## Exercise requirements
Exactly repeat the lines starting at the one that holds "BACK_NECK_DROP, BACK_HEM_Y, back_rows)" and ending at the one that holds "imported = [obj". Both end lines count; leave out everything else.

## Given information
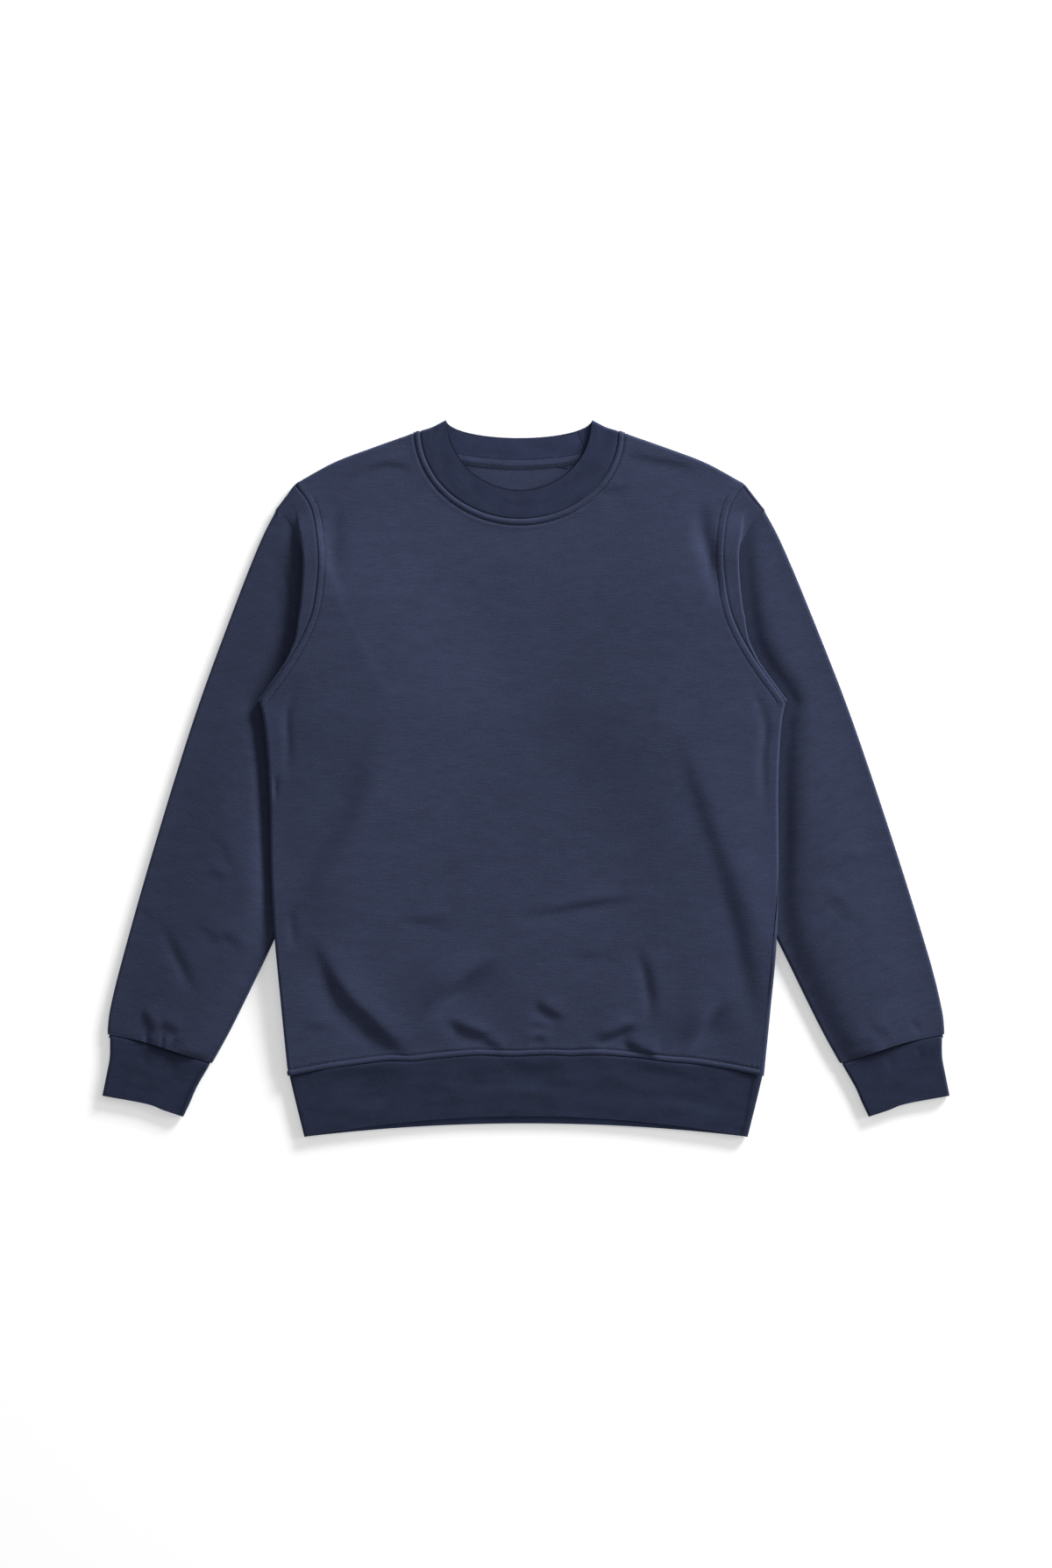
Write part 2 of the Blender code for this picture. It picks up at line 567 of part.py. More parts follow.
def sleeve(name, side, roll):
    """One sleeve: a single cut, folded down its outer edge and sewn to itself along its underarm seam.
    side is 1 for the wearer's left and -1 for the right."""
    flat_rows = np.linspace(8.0, SLEEVE_LENGTH - SEAM_GAP / 2, 13) / SLEEVE_LENGTH
    ups = np.concatenate([np.zeros(PLEAT_ROWS), flat_rows])
    seam_count, middle = 3, len(ARMHOLE_ROWS)

    def front(across, row):
        if row < PLEAT_ROWS:
            return pleat_front(across)[:, row]
        plan = row_of(SLEEVE_PATCH, ups[row])(across)
        return with_height(plan, sleeve_height(plan))

    def back(across, row):
        if row < PLEAT_ROWS:
            return pleat_back(across)[:, row]
        return with_height(row_of(SLEEVE_PATCH, ups[row])(across), FLEECE / 2)

    def columns(row):
        in_pleat = row < PLEAT_ROWS
        rolled, loft = roll * smoothstep(ups[row] / 0.3), 0.0
        reach = [ARMHOLE_LINE.length] * 2
        if not in_pleat:
            reach = [edge_reach(SLEEVE_PATCH, ups[row], end) for end in (0, 1)]
            loft = float(sleeve_loft(*SLEEVE_PATCH(1.0, ups[row])))
        inner, inner_drop = seam_columns(FRONT, seam_count, rolled, loft)
        under, under_drop = seam_columns(BACK, seam_count, rolled, loft)
        inset, outer_drop = edge_path(np.linspace(2.2, -2.2, 7) * LOFT / 2, LOFT)
        outer = (inset + FLEECE / 2) / reach[0]
        inner, under = 1 - inner / reach[1], 1 - under / reach[1]
        over = below = armhole_share(ARMHOLE_ROWS)
        if not in_pleat:
            over = np.linspace(inner[-1], outer[0], middle + 2)[1:-1]
            below = np.linspace(under[-1], outer[-1], middle + 2)[1:-1]
        across = np.concatenate([inner, over, outer, below[::-1], under[::-1]])
        drop = [inner_drop, np.zeros(middle), outer_drop, np.ones(middle), under_drop[::-1]]
        return across, across, np.concatenate(drop)

    grid = lay(front, back, columns, len(ups))
    fullness = (sleeve_loft(grid[..., 0], grid[..., 1]) - PRESSED_LOFT) / (LOFT - PRESSED_LOFT)
    thickness = mix(PRESSED_FLEECE, FLEECE, fullness)
    wall(name, one_side(grid, side), thickness[:, ::side], NAVY)


def one_side(grid, side):
    """The grid on the wearer's left, or mirrored on the right with its columns still in the same turn."""
    if side > 0:
        return grid
    return grid[:, ::-1] * [-1, 1, 1]


# Rib pieces are flattened rings.


def ring(name, front_plan, back_plan, ups, front_shares, back_shares, side=1):
    """A flattened tube of doubled rib. Its columns run over the front, round one fold, over the back
    and round the other fold."""
    inset, drop = edge_path(np.linspace(2.0, -2.0, 7) * RIB_LOFT / 2, RIB_LOFT)

    def round_shares(plan, row):
        """The shares across on one layer's outline, once round the ring."""
        left, right = ((inset + RIB / 2) / edge_reach(plan, ups[row], end) for end in (0, 1))
        over, below = (np.clip(shares, left.max(), 1 - right.max()) for shares in (front_shares, back_shares))
        return np.concatenate([over, 1 - right, below[::-1], left[::-1]])

    def columns(row):
        flat = np.zeros(len(front_shares)), np.ones(len(back_shares))
        drops = np.concatenate([flat[0], drop, flat[1], drop[::-1]])
        return round_shares(front_plan, row), round_shares(back_plan, row), drops

    def layer(plan, height):
        return lambda across, row: with_height(row_of(plan, ups[row])(across), height)

    grid = lay(layer(front_plan, RIB / 2 + RIB_LOFT), layer(back_plan, RIB / 2), columns, len(ups))
    wall(name, one_side(grid, side), RIB, NAVY_RIB, closed=True)


def inner_shares(shares, reach):
    """The shares that lie clear of the folds at both ends."""
    return shares[(shares > reach) & (shares < 1 - reach)]


def hem_band():
    side = smooth_curve(BAND_SIDE)

    def plan(edge_y, seam_y):
        bottom = hem_curve(BAND_HALF, edge_y, BAND_CORNER_Y)
        top = hem_curve(BAND_TOP_HALF, seam_y, HEM_CORNER_Y - 1)
        return patch(bottom, top, mirrored(side), side)

    ups = np.array([0.0, 0.2, 0.55, 0.9, 1 - SEAM_GAP / 66.0])
    shares = np.linspace(0.015, 0.985, 16)
    ring("hem_band", plan(FRONT_BAND_Y, FRONT_HEM_Y), plan(BACK_BAND_Y, BACK_HEM_Y), ups, shares, shares)


def cuff(name, side):
    edges = [smooth_curve(edge) for edge in (CUFF_END, CUFF_TOP, CUFF_INNER, CUFF_OUTER)]
    plan = patch(*edges)
    ups = np.array([0.0, 0.12, 0.5, 0.85, 1.0])
    shares = np.linspace(0.07, 0.93, 7)
    ring(name, plan, plan, ups, shares, shares, side)


def collar(front_shares, back_shares):
    fold = smooth_curve(COLLAR_FOLD)
    plans = [
        patch(neck_curve(NECK_POINT, seam_drop), neck_curve(COLLAR_PEAK, edge_drop), mirrored(fold), fold)
        for seam_drop, edge_drop in ((FRONT_NECK_DROP, FRONT_COLLAR_DROP), (BACK_NECK_DROP, BACK_COLLAR_DROP))
    ]
    ups = np.array([SEAM_GAP / 2 / 29.0, 0.3, 0.75, 1.0])
    ring("collar", *plans, ups, inner_shares(front_shares, 0.03), inner_shares(back_shares, 0.03))


def neck_tape():
    """The strip that covers the back neck seam inside. It lies on the back panel."""
    seam = neck_curve(NECK_POINT, BACK_NECK_DROP)(np.linspace(*TAPE_ENDS, 21))
    height = FLEECE + SEAM_GAP + TAPE / 2
    rows = [with_height(seam - [0, below], height) for below in (TAPE_WIDTH, TAPE_WIDTH / 2, SEAM_GAP)]
    wall("neck_tape", np.array(rows), TAPE, NAVY)


def main():
    for old in list(bpy.data.objects):
        bpy.data.objects.remove(old)
    front_rows = body_rows((SEAM_GAP / 2, 3.0, 7.0, 10.0))
    back_rows = body_rows((SEAM_GAP / 2, 10.0))
    front_neck = body_panel("front_panel", FRONT, FRONT_NECK_DROP, FRONT_HEM_Y, front_rows)
    back_neck = body_panel("back_panel", BACK, BACK_NECK_DROP, BACK_HEM_Y, back_rows)
    sleeve("sleeve_right", -1, RIGHT_SLEEVE_ROLL)
    sleeve("sleeve_left", 1, LEFT_SLEEVE_ROLL)
    hem_band()
    cuff("cuff_right", -1)
    cuff("cuff_left", 1)
    collar(front_neck, back_neck)
    neck_tape()


main()
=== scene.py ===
"""Crewneck sweatshirt laid flat: its cloth with creases, rolled seams, topstitching and rib, seen from above.

Sizes are in millimetres. +X runs across the body to the wearer's left, +Y to the neck and +Z up.
Outlines are for the side at +X: how far out from the centre line, and how far up.
"""

import math

import bpy
import numpy as np
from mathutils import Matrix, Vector

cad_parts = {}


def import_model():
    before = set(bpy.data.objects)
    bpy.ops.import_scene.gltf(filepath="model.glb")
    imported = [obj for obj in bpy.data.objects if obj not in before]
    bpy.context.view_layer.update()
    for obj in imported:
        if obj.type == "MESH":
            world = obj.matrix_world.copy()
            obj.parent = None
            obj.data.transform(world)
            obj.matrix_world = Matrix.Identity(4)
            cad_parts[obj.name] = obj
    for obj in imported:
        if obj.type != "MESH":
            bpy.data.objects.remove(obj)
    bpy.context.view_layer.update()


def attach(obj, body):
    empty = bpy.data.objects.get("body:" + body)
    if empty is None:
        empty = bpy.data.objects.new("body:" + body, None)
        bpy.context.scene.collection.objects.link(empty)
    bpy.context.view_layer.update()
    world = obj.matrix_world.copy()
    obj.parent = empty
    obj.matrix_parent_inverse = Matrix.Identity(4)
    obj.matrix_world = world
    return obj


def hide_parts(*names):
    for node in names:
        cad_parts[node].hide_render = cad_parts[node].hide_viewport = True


METRES = 0.001

# Cloth
FLEECE = 1.6  # one layer of brushed fleece
RIB = 2.6  # rib knit, folded double
SEAM_GAP = 0.3  # between the pieces on the two sides of a seam
LOFT = 4.0  # from the middle of the back layer to the middle of the front layer
RIB_LOFT = 3.4

# Body
HEM_HALF, HEM_CORNER_Y = 244.4, -306.0  # where the hem seam meets the side seams
FRONT_HEM_Y, BACK_HEM_Y = -281.0, -288.6  # the hem seam at the centre
UNDERARM = (269.6, 78.3)
SHOULDER = (230.9, 302.5)
NECK_POINT = (101.7, 357.0)  # where the collar seam crosses the shoulder
SIDE = [
    (HEM_HALF, HEM_CORNER_Y), (251.6, -234), (257.4, -168), (260.3, -100),
    (261, -10), (264.7, 52), UNDERARM,
]
ARMHOLE = [SHOULDER, (214.7, 277), (208.3, 238), (209, 205), (216, 166.5), (236, 126), UNDERARM]
SHOULDER_SLOPE = [SHOULDER, (191.7, 324), (154.4, 338.4), NECK_POINT]
LEFT_SEAM_ROLL, RIGHT_SEAM_ROLL = 5.0, -3.5  # how far on to the front each side seam has rolled

# Hem band
BAND_TOP_HALF, BAND_HALF, BAND_CORNER_Y = 243.0, 227.7, -368.4
FRONT_BAND_Y, BACK_BAND_Y = -347.0, -354.6  # its lower edge at the centre
BAND_SIDE = [(BAND_HALF, BAND_CORNER_Y), (236.5, -333), (BAND_TOP_HALF, HEM_CORNER_Y + SEAM_GAP)]

# Collar: its edges are the lower halves of ellipses
FRONT_NECK_DROP, BACK_NECK_DROP = 90.6, 29.4
COLLAR_PEAK = (74.8, 368.4)  # where the collar folds from front to back
COLLAR_FOLD = [NECK_POINT, (89, 361), COLLAR_PEAK]
FRONT_COLLAR_DROP, BACK_COLLAR_DROP = 73.3, 18.7
TAPE_WIDTH = 9.5
TAPE_ENDS = 0.10, 0.90  # as shares of the back neck seam
TAPE_THICKNESS, TAPE_GAP = (0.7, 0.5), 0.1  # at its upper and its pressed lower edge, and over the back panel
TAPE_STITCHES = 1.2, 2.9  # above its lower edge
TAPE_FURROWS, TAPE_ROUND = (0.25, 0.2), 0.12  # how deep the stitches sink, and how far its middle stands out
# The lip is drawn as the rib's inner layer. Its dark colour is painted shade for the shadow in the crevice
# inside the collar's front edge.
LIP, LIP_THICKNESS = 1.3, 1.0  # how far the inner layer of the collar's front shows inside its edge
LIP_LINES = -3.0, -1.5, 0.0, LIP * 0.6, LIP
LIP_END, LEAST_LIP = 0.1, 0.3  # it narrows over this share at each end, down to this share of its width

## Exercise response
    back_neck = body_panel("back_panel", BACK, BACK_NECK_DROP, BACK_HEM_Y, back_rows)
    sleeve("sleeve_right", -1, RIGHT_SLEEVE_ROLL)
    sleeve("sleeve_left", 1, LEFT_SLEEVE_ROLL)
    hem_band()
    cuff("cuff_right", -1)
    cuff("cuff_left", 1)
    collar(front_neck, back_neck)
    neck_tape()


main()
=== scene.py ===
"""Crewneck sweatshirt laid flat: its cloth with creases, rolled seams, topstitching and rib, seen from above.

Sizes are in millimetres. +X runs across the body to the wearer's left, +Y to the neck and +Z up.
Outlines are for the side at +X: how far out from the centre line, and how far up.
"""

import math

import bpy
import numpy as np
from mathutils import Matrix, Vector

cad_parts = {}


def import_model():
    before = set(bpy.data.objects)
    bpy.ops.import_scene.gltf(filepath="model.glb")
    imported = [obj for obj in bpy.data.objects if obj not in before]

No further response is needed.